I don’t like TV, but I love Hulu. Much like a DVR, it allows me to skip all the necessity of having to wait around for something I like to pop up on the screen and then watch it. I grew up on the stuff, but our relationship fell apart in much the same way that mine did with radio: having to stick around to hear people’s crappy playlists sucks. With Hulu, I can cut away time to watch a handful of shows on my own time without having to resort to piracy. But the ads on Hulu. The ads…
Now Hulu Plus users do have a right to complain. They pay monthly for the mostly TV-based content and instead of zero ads, they receive two to three per break, just like everyone else. There was a time when virtually every ad spot on Hulu was a to-the-point fifteen second spot that got you back into the show quick, but now these are becoming progressively longer. Also: the disappearance of long-form of commercials as a way to skip ad breaks altogether.

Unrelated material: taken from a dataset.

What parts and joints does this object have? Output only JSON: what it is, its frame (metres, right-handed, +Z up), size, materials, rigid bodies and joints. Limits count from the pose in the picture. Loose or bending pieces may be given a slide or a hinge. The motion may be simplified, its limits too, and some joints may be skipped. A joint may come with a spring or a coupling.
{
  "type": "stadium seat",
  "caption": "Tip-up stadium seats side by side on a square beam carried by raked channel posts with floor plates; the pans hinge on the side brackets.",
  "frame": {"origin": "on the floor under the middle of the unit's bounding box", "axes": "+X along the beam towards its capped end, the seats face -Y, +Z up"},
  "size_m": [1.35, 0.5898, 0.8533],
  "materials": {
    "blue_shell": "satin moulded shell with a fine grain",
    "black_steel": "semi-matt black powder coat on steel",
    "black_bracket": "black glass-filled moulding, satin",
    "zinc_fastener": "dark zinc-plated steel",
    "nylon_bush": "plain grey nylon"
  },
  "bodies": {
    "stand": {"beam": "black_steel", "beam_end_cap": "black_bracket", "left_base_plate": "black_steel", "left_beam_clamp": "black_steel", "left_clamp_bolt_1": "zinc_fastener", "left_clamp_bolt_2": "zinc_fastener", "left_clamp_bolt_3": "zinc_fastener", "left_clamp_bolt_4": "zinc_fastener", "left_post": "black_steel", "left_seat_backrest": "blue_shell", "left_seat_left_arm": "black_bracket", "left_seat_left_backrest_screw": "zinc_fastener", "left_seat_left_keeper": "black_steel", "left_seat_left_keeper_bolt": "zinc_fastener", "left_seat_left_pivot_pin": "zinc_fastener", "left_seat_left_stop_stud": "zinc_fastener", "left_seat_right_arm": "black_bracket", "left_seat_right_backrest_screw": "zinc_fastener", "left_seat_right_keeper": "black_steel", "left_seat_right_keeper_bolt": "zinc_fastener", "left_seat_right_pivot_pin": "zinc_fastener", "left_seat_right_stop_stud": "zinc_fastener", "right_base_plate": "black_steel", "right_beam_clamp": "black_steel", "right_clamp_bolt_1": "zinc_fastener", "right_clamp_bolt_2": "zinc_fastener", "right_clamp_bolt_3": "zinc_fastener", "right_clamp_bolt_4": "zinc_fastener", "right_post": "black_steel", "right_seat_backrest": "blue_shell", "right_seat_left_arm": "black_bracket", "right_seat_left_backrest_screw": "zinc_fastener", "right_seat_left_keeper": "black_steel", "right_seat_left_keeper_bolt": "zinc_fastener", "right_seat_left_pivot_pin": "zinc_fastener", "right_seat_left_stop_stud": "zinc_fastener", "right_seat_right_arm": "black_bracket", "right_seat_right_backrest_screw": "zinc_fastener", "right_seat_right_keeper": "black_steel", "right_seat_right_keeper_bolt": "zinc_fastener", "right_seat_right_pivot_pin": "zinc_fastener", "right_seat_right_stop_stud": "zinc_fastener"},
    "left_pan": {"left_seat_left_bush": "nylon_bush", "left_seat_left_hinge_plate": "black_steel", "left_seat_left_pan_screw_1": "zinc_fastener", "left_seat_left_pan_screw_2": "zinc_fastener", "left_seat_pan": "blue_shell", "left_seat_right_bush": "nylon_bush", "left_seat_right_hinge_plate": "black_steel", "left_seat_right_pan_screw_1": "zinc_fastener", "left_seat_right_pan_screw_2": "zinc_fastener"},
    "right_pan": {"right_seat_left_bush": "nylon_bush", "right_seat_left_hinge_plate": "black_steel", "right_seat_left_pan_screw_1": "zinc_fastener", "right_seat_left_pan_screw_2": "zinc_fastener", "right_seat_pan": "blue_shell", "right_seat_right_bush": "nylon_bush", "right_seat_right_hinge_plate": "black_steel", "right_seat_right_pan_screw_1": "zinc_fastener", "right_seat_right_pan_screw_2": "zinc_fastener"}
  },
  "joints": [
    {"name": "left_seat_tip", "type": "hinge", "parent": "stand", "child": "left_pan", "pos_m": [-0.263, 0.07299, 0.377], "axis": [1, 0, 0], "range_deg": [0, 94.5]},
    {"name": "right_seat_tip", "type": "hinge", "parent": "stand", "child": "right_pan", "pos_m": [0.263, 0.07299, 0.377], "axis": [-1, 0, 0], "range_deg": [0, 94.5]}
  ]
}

But everyone hates Hulu’s ads, that’s not really a surprise; the surprise to me is that after watching Hulu for three and a half years now, Hulu still thinks I’m an 18-35 year woman with kids. I don’t know what demos Hulu does well in, but apparently I’m the most common denominator. For years, my shows have been stuffed with Glade commercials, PlaySkool ads (like the one seen above), fragrance and perfume spots, and skin care products. My favorite stores are, apparently, Target and JCPenney.

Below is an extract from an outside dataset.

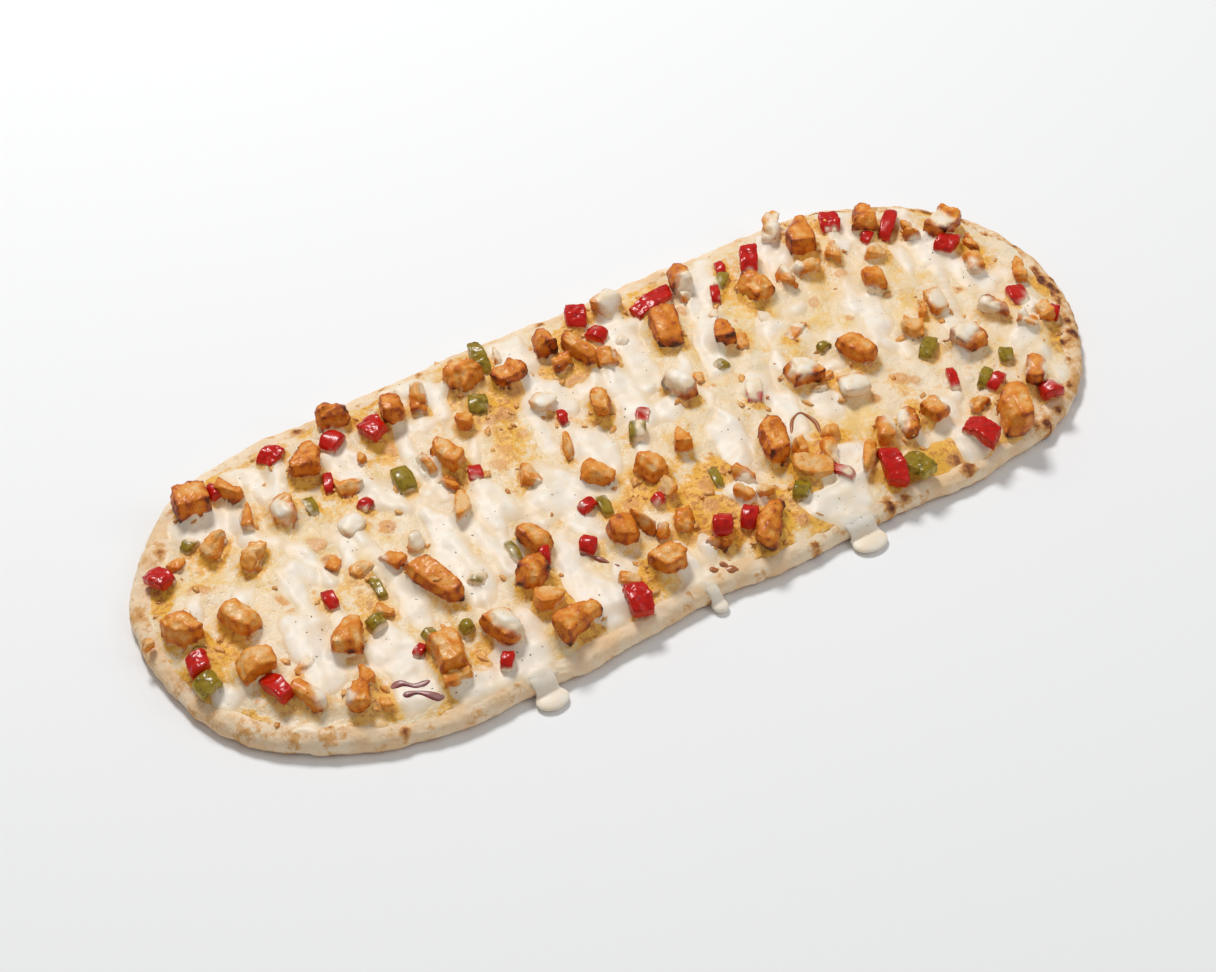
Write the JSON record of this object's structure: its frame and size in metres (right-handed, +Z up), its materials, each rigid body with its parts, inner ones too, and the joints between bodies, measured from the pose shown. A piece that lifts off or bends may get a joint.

Attempts to tame the Hulu Ad Tailor have been lackluster. In the corner of each ad, you can let it know whether it was relevant to your or not. After a few rounds of this, and then tests through a multiple of shows, it finally showed me a PSVita spot, more ads about cars that a small-sized family would enjoy, ads featuring newlyweds in everyday scenarios, and even more ads with children in them. It’s not even that I’m anti-children, it’s that their appearance in any advertising materials takes said product off my ‘want to get this stupid thing’ radar immediately.
I have no idea why Hulu wants to box me up so badly, but if you want me to engage with the service more, show me things I actually want to purchase.
And no, it can’t be Parenthood’s fault. Obviously it’s not that.